As we saw earlier, Elixir provides +, -, *, / as arithmetic operators.

Elixir also provides ++ and -- to manipulate lists:

iex> [1,2,3] ++ [4,5,6]
iex> [1,2,3] -- [2]

String concatenation is done via <>:

iex> "foo" <> "bar"

Elixir also provides three boolean operators: or, and and not. These operators are strict in the sense that they expect a boolean (true or false) as their first argument:

iex> true and true
iex> false or is_atom(:example)

Providing a non-boolean will raise an exception:

iex> 1 and true
** (ArgumentError) argument error

or and and are short-circuit operators. They only execute the right side if the left side is not enough to determine the result:

iex> false and error("This error will never be raised")

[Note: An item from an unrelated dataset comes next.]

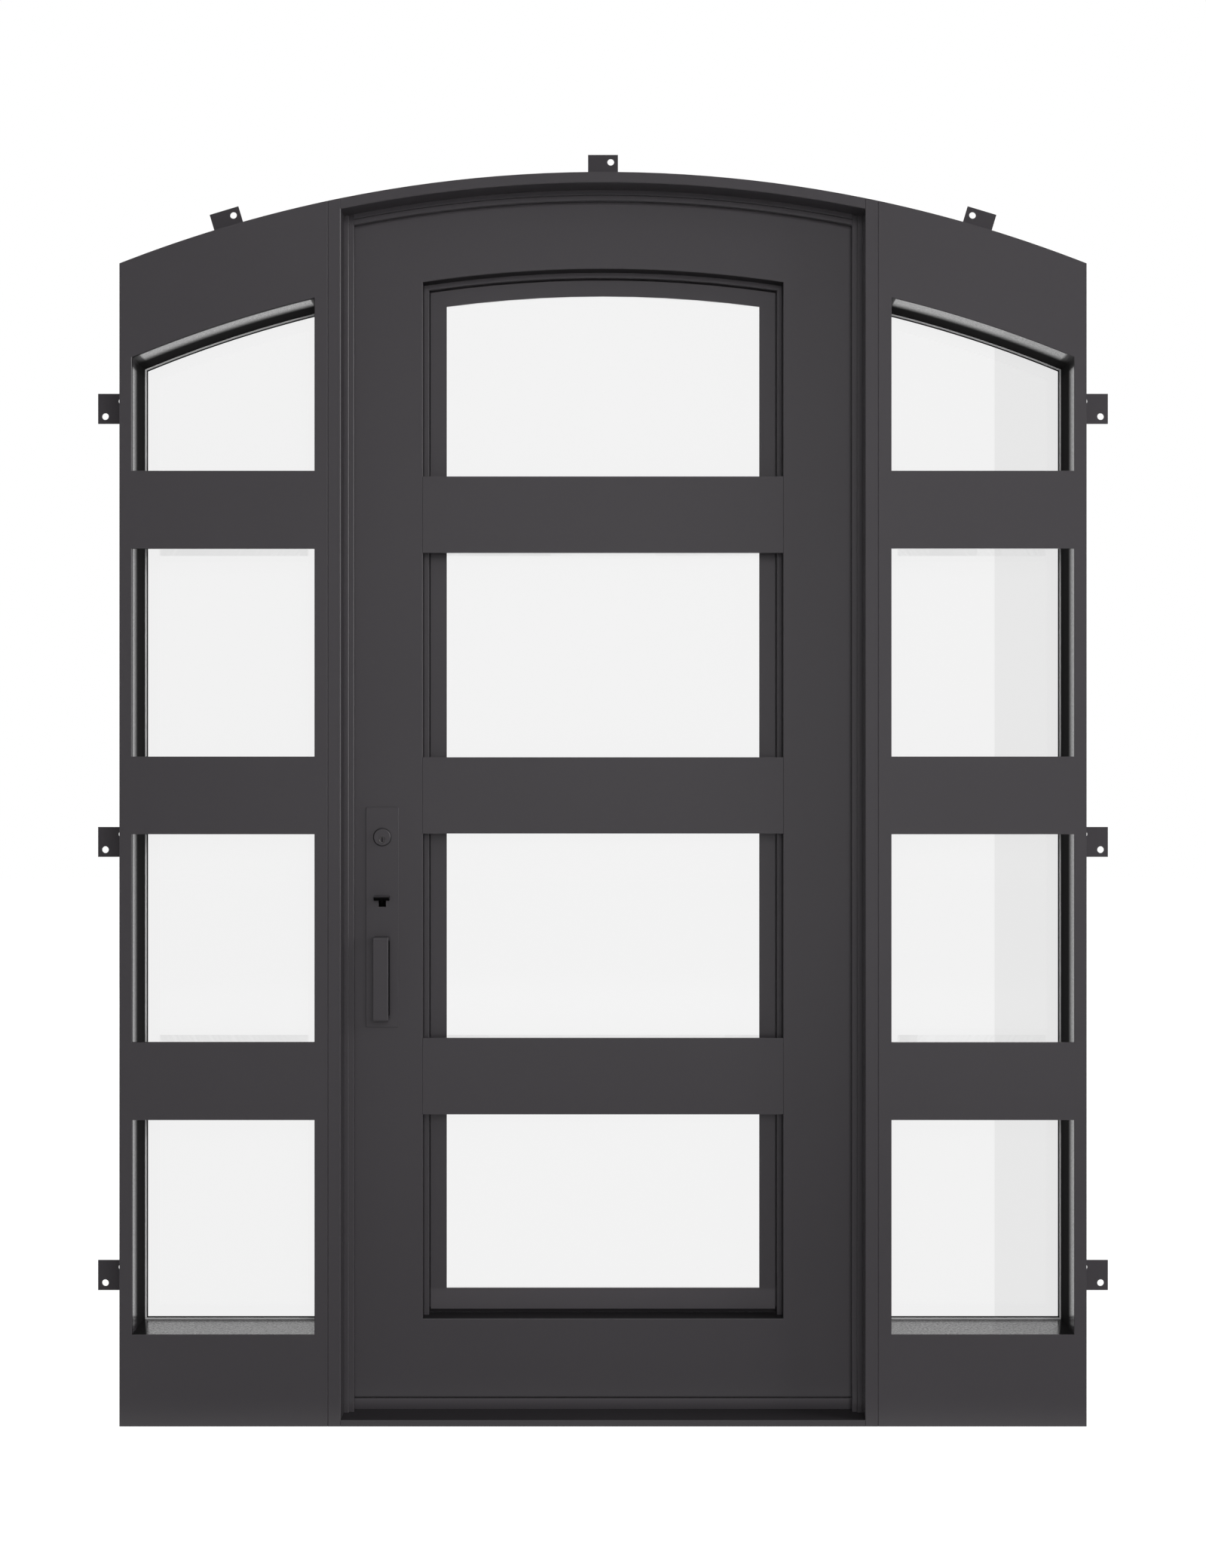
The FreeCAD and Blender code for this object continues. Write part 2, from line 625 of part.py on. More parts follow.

iex> true or error("This error will never be raised")

Note: If you are an Erlang developer, and and or in Elixir actually map to the andalso and orelse operators in Erlang.

Besides these boolean operators, Elixir also provides ||, && and ! which accept arguments of any type. For these operators, all values except false and nil will evaluate to true:

# or
iex> 1 || true
iex> false || 11

# and
iex> nil && 13
iex> true && 17

# !
iex> !true
iex> !1
iex> !nil

As a rule of thumb, use and, or and not when you are expecting booleans. If any of the arguments are non-boolean, use &&, || and !.

Elixir also provides ==, !=, ===, !==, <=, >=, < and > as comparison operators:

iex> 1 == 1
iex> 1 != 2
iex> 1 < 2

The difference between == and === is that the latter is more strict when comparing integers and floats:

iex> 1 == 1.0
iex> 1 === 1.0

In Elixir, we can compare two different data types:

iex> 1 < :atom

The reason we can compare different data types is for pragmatism. Sorting algorithms don't need to worry about different data types in order to sort. The overall sorting order is defined below:

number < atom < reference < functions < port < pid < tuple < list < bitstring

You don't actually need to memorize this ordering, but it is important just to know an order exists.

Well, that is it for the introduction. In the next chapter, we are going to discuss some basic functions, data types conversions and a bit of control-flow.